I set up a blog for my juniors to use - my blog (not this one) is a central hub, an umbrella under which the others are located. But each student has his or her own, personal, and hopefully personalized, blog where they will conduct 3 types of posts. The first is informal - journal entries in freewrite fashion where they are not penalized for grammar or spelling as long as they do the length requirement. The second is formal - for the first time, we are attempting a Writing SoL online, and the students need practice in NOT using text-speak or i.m.-speak while writing. The third is an on-going project where they are supposed to write, consistently, on subjects of their own thought. They are required to do a certain number of posts at certain times, but anything above that is for their own voice.

I have only gotten a true handful going, due to time constraints (and fire drills, and live announcements on the tv, and substitutes...), but what a wonderful thing this is turning out to be. These kids have so much to say. The few who have really taken off on this project have discussed everything from money (or lack thereof), open-mindedness, philosophical viewpoints, and music. They are showing more depth in a few paragraphs than most people would give credit to the demographic as a whole.

Journaling has always been an important part of my curriculum for the sake of the students and their voices. But there is something magical about finally making this portion of my class technologically applicable that truly speaks to this generation. It seems they feel more freedom in posting online this early in the year than they do in writing this freely just for me. Paradoxical in a sense, but I'll take it.

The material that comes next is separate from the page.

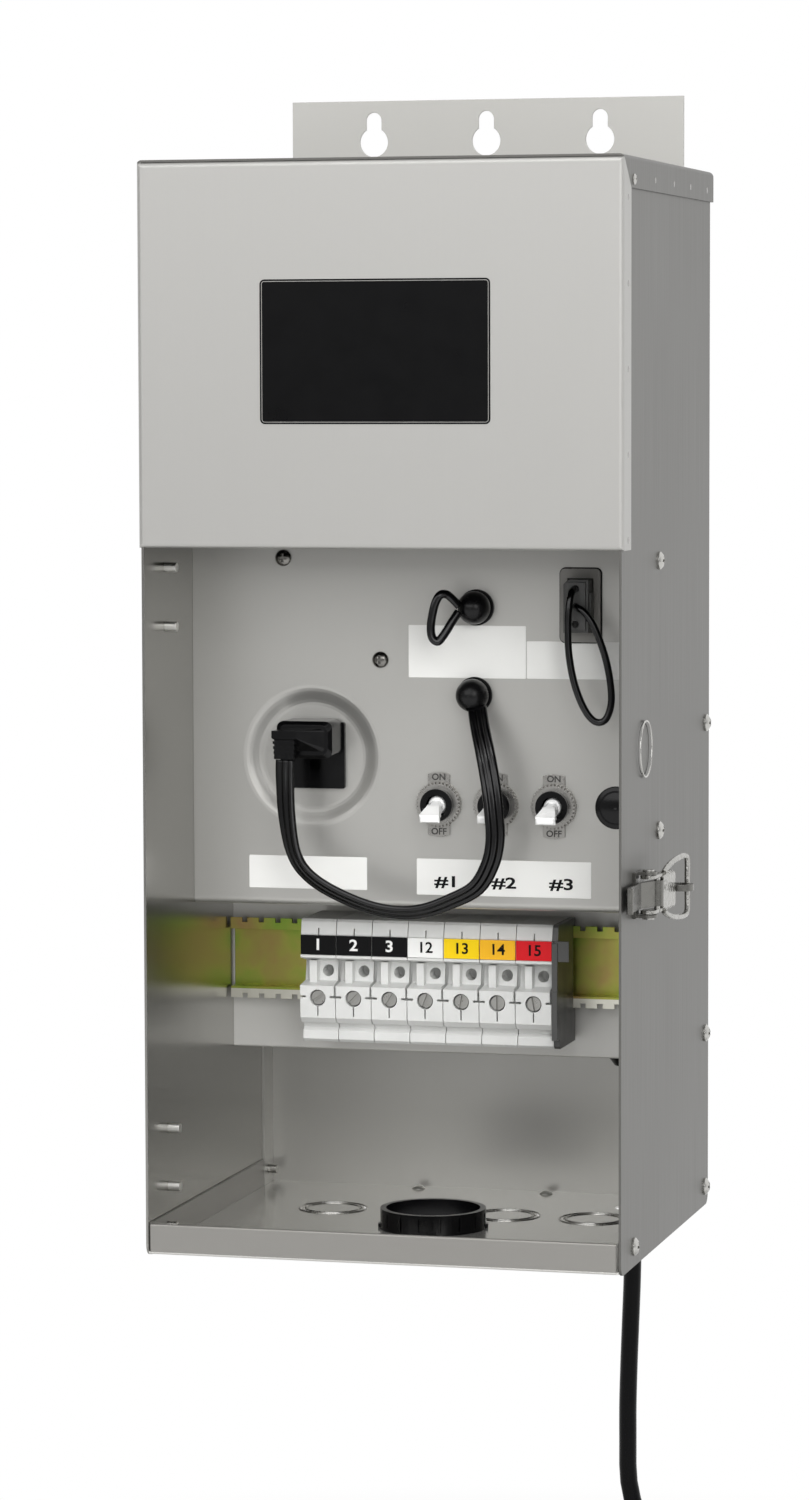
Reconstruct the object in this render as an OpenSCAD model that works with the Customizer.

Their first assignment isn't due until later this week, but I started posting comments on each and every blog that had done something (changed themes and header, already posted writings, etc.) just so they know I am learning who they are, and in an attempt to let them know who I am. I want them to feel free to discuss what is on their minds, and I want them to know that someone SOMEONE is listening. Sometimes, that's all we need.